Rechtbank Zwolle: Nederlandse nationaliteit voor staatloze kinderen
Het ging in deze zaak om een staatloos (Palestijns) kind dat in Nederland is geboren en inmiddels 9 jaar oud is. De immigratie- en Naturalisatiedienst (IND) beriep zich in deze zaak op artikel 6 lid 1onder b van de Rijkswet op het Nederlanderschap (RWN). Daarin staat dat alleen in Nederland geboren kinderen van staatloze ouders die drie jaar lang een verblijfsvergunning hebben gehad, in aanmerking komen voor het Nederlanderschap.

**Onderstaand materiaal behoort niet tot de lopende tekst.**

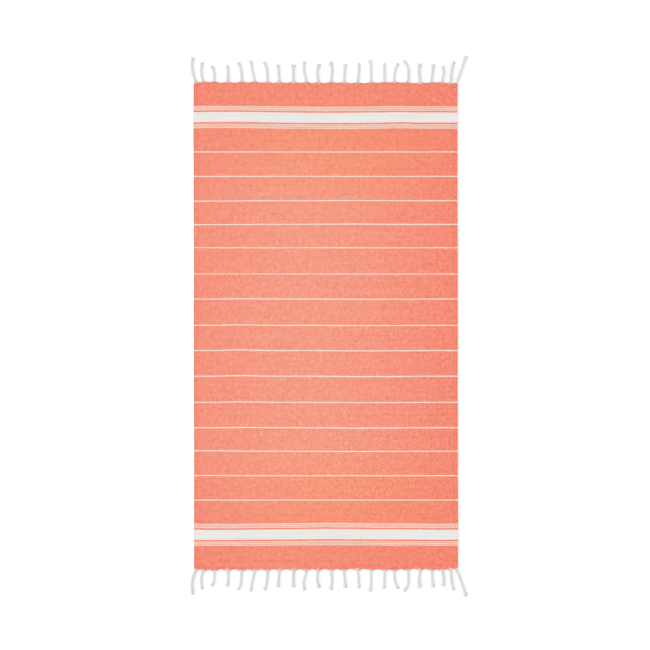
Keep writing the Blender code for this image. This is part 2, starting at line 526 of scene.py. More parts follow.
@dataclass(frozen=True)
class Outline:
    """The cloth's edges, as they lie in plan around the cloth's own middle."""

    width: float = 900 * MM
    length: float = 1661 * MM
    middle_x: float = -10.3 * MM
    skew: float = 1.0 * MM
    side_waves: tuple[Wave, ...] = (
        Wave(height=0.3 * MM, length=740 * MM, shift=0.10),
        Wave(height=0.2 * MM, length=310 * MM, shift=0.40),
    )
    end_swellings: tuple[Swelling, ...] = (
        Swelling(middle=-445 * MM, reach=40 * MM, height=0.9 * MM),
        Swelling(middle=-392 * MM, reach=45 * MM, height=2.7 * MM),
        Swelling(middle=-250 * MM, reach=120 * MM, height=1.4 * MM),
        Swelling(middle=-10 * MM, reach=26 * MM, height=-0.8 * MM),
        Swelling(middle=110 * MM, reach=60 * MM, height=-1.5 * MM),
        Swelling(middle=232 * MM, reach=42 * MM, height=1.6 * MM),
        Swelling(middle=312 * MM, reach=45 * MM, height=-2.0 * MM),
        Swelling(middle=385 * MM, reach=40 * MM, height=1.2 * MM),
        Swelling(middle=432 * MM, reach=30 * MM, height=-3.0 * MM),
    )

    def end_push(self, x: Value) -> Value:
        """How far the last weft thread lies past half the cloth's length."""
        return sum(swelling.at(x) for swelling in self.end_swellings)

    def side_push(self, side: int, y: Value) -> Value:
        """How far the selvedge of a side, -1 or 1, lies to the right of its straight line."""
        out = sum(wave.at(y * side) for wave in self.side_waves)
        return out * side + y * (-self.skew / (self.length / 2))


@dataclass(frozen=True)
class Drift:
    """A place where the weft runs a little up or down, in millimetres. Sizes are half of the whole."""

    x: float
    y: float
    reach_x: float
    reach_y: float
    push: float

    def at(self, x: Flow, y: Flow) -> Flow:
        """How far the weft is pushed along the towel.

        Args:
            x: the place across.
            y: the place along.

        Returns:
            The push there.
        """
        across = swell((x - self.x * MM) / (self.reach_x * MM))
        along = swell((y - self.y * MM) / (self.reach_y * MM))
        return across * along * (self.push * MM)


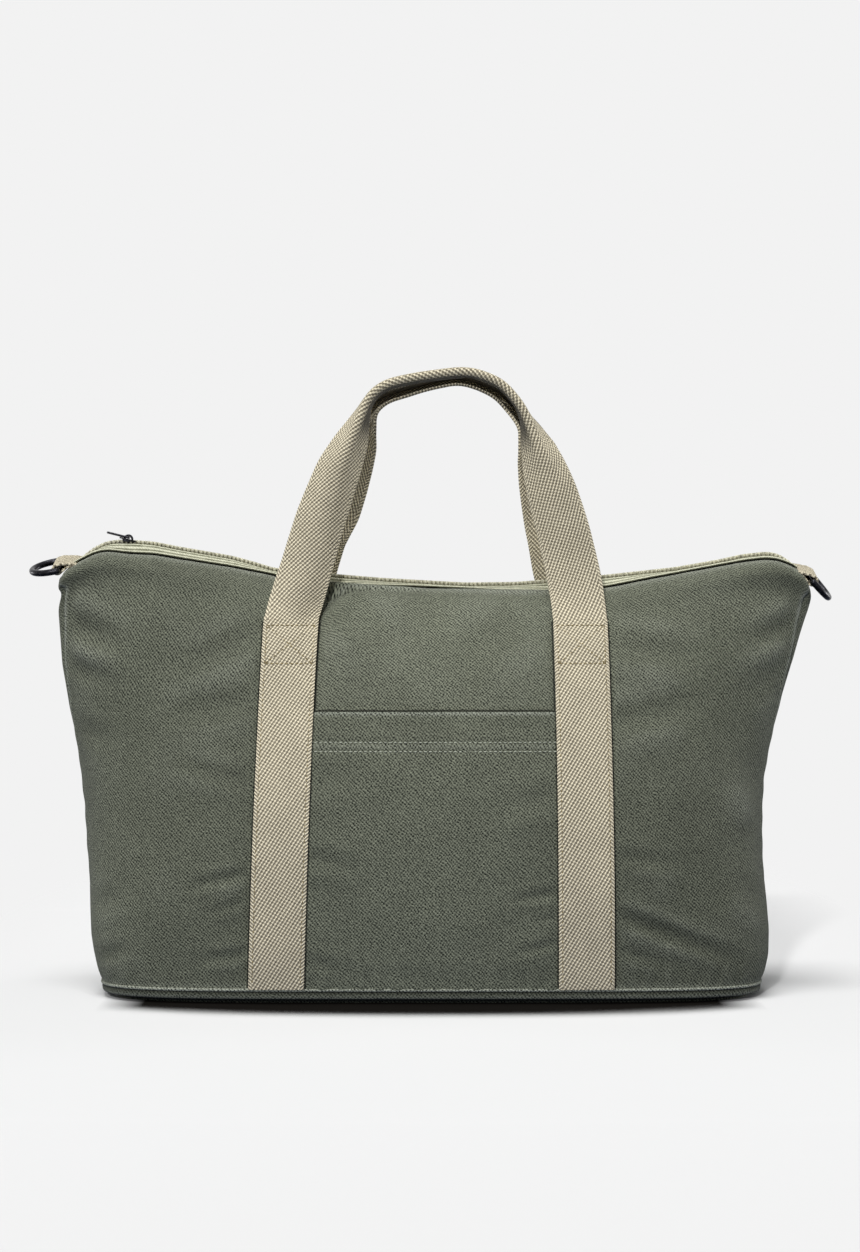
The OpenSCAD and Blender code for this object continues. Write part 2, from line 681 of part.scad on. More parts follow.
base_panel();
base_board();
side_panel();  // front_panel
back() side_panel();  // back_panel
pocket();  // front_pocket
lower_strap(-1);  // front_strap_left
lower_strap(1);  // front_strap_right
back() lower_strap(-1);  // back_strap_left
back() lower_strap(1);  // back_strap_right
zip_end(-1);  // zip_end_left
zip_end(1);  // zip_end_right
tab(-1);  // tab_left
tab(1);  // tab_right
mouth_panel();  // front_mouth
mouth_tape();  // front_zip_tape
mouth_teeth(0);  // front_zip_teeth
sewn_strap(-1);  // front_sewn_strap_left
sewn_strap(1);  // front_sewn_strap_right
back() mouth_panel();  // back_mouth
back() mouth_tape();  // back_zip_tape
back() mouth_teeth(tooth_pitch / 2);  // back_zip_teeth
back() sewn_strap(-1);  // back_sewn_strap_left
back() sewn_strap(1);  // back_sewn_strap_right
handle();  // front_handle
back() handle();  // back_handle
slider_body();
slider_pull();
d_ring(-1);  // d_ring_left
d_ring(1);  // d_ring_right
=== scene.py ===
"""Looks of a canvas weekender bag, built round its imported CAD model.

Every object is in metres in the CAD's frame: +X to the right, -Y the front, +Z up, and the origin
on the floor under the middle of the base. Sizes in the classes below are millimetres.
"""

import json
import logging
import math
from collections.abc import Iterator
from contextlib import contextmanager
from dataclasses import dataclass, field, replace
from enum import Enum

import bpy
import numpy as np
from mathutils import Matrix, Vector


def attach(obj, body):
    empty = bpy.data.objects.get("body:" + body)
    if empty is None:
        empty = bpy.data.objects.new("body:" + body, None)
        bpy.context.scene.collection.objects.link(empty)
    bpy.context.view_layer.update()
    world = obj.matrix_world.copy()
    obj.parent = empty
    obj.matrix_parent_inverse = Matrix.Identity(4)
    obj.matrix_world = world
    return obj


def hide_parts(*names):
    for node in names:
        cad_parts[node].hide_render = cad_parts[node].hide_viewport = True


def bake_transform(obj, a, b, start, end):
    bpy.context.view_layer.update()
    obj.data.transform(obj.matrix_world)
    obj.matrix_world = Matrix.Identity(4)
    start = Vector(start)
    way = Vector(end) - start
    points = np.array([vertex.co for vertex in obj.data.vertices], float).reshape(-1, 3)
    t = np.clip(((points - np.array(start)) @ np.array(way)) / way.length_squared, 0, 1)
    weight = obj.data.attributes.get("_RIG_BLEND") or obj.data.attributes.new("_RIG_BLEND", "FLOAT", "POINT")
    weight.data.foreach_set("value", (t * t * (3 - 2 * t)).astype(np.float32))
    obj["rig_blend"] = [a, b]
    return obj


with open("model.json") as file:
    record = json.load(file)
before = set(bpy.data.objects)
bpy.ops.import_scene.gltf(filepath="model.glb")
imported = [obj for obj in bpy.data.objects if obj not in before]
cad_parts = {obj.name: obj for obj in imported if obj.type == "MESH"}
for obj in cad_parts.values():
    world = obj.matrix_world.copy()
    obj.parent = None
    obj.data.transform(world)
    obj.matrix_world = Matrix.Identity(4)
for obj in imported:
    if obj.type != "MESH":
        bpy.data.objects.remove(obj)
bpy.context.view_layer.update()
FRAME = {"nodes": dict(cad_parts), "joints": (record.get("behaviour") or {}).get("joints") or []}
LOG = logging.getLogger("weekender")
MM = 0.001
# Places on the canvas within this distance of a sewn edge know how near it is, in millimetres, for the
# painted shade beside it
NEAR = 10.0
# Value of that nearness in the middle of the painted shade line beside the edge
SHADE_LINE = NEAR - 0.6
# Setting and output of a Mix node that mixes colours
COLOURS = {"data_type": "RGBA", "out": 2}
# Height under which a point counts as lying on the ground, in metres
GROUND = 1e-5


# ---------------------------------------------------------------- numbers and curves


def smooth(value: np.ndarray) -> np.ndarray:
    """Eases a value from 0 to 1 with level ends, and holds it outside."""
    held = np.clip(value, 0.0, 1.0)
    return held * held * (3.0 - 2.0 * held)


def band(value: np.ndarray, low: float, high: float, soft: float) -> np.ndarray:
    """Gives 1 between two limits and 0 outside them.

    Args:
        value: Places to look at.
        low: Lower limit, where the result is a half.
        high: Upper limit, where the result is a half.
        soft: Width of each change.

    Returns:
        The share at each place.
    """
    return smooth((value - low) / soft + 0.5) * smooth((high - value) / soft + 0.5)


def bump(value: np.ndarray, middle: float, width: float) -> np.ndarray:
    """Gives a round bump of height 1 about a middle."""
    return np.exp(-(((value - middle) / width) ** 2))


@dataclass(frozen=True)
class Curve:
    """A smooth curve along a table of places and values.

    Attributes:
        points: Pairs of place and value, in rising order of place.
        blur: How far the corners of the table are rounded, to each side.
    """

    points: tuple[tuple[float, float], ...]
    blur: float = 6.0

    def __call__(self, place: np.ndarray) -> np.ndarray:
        """Reads the curve.

        Args:
            place: Places along it.

        Returns:
            Its value at each place.
        """
        places, values = zip(*self.points)
        offsets = np.linspace(-1.0, 1.0, 13)
        weights = 1.0 - offsets**2
        beside = np.asarray(place, float)[..., None] + offsets * self.blur
        return np.interp(beside, places, values) @ weights / weights.sum()


@dataclass(frozen=True)
class Cloud:
    """Smooth noise over a plane, the same on every run.

    Attributes:
        seed: Number that picks the noise.
        size: Distance between its random values.
    """

    seed: int
    size: float

    def __call__(self, u: np.ndarray, v: np.ndarray) -> np.ndarray:
        """Reads the noise.

        Args:
            u: Places in the plane's first direction.
            v: Places in its second direction.

        Returns:
            A value from -1 to 1 at each point.
        """
        count = 128
        values = np.random.default_rng(self.seed).uniform(-1, 1, (count, count))
        a, b = np.broadcast_arrays(np.asarray(u, float) / self.size, np.asarray(v, float) / self.size)
        i, j = np.floor(a).astype(int), np.floor(b).astype(int)
        f, g = smooth(a - i), smooth(b - j)
        i0, i1, j0, j1 = i % count, (i + 1) % count, j % count, (j + 1) % count
        low = values[i0, j0] * (1 - f) + values[i1, j0] * f
        high = values[i0, j1] * (1 - f) + values[i1, j1] * f
        return low * (1 - g) + high * g


def lengths_along(points: np.ndarray) -> np.ndarray:
    """Returns the length from the first point to each point of a line."""
    steps = np.linalg.norm(np.diff(points, axis=0), axis=1)
    return np.concatenate([[0.0], np.cumsum(steps)])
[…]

De Rechtbank Zwolle stelt echter vast dat uit het Verdrag van New York ter beperking van Staatloosheid (1985) volgt dat kinderen van ouders die duurzaam verblijf in Nederland hebben in aanmerking komen voor de Nederlandse nationaliteit. De rechtbank overweegt:
"De uitdrukking 'habitually resided' in de Engelstalige verdragstekst duidt er op dat sprake dient te zijn van een situatie waarin iemand duurzaam in Nederland verblijft (...). Uit de verdragstekst volgt niet dat hiervoor is vereist dat het bevoegd gezag heeft ingestemd met dit duurzaam verblijf."
Verder is de rechtbank van mening dat dit internationale Staatloosheidsverdrag rechtstreekse werking heeft. Aangezien rechtstreeks werkende verdragen boven de Nederlandse wetgeving gaan, dient artikel 6 lid 1 onder b van de RWN in dit geval buiten toepassing gelaten te worden.
Wanneer staatloze kinderen precies 'duurzaam' in Nederland verblijven, is overigens nog onbekend.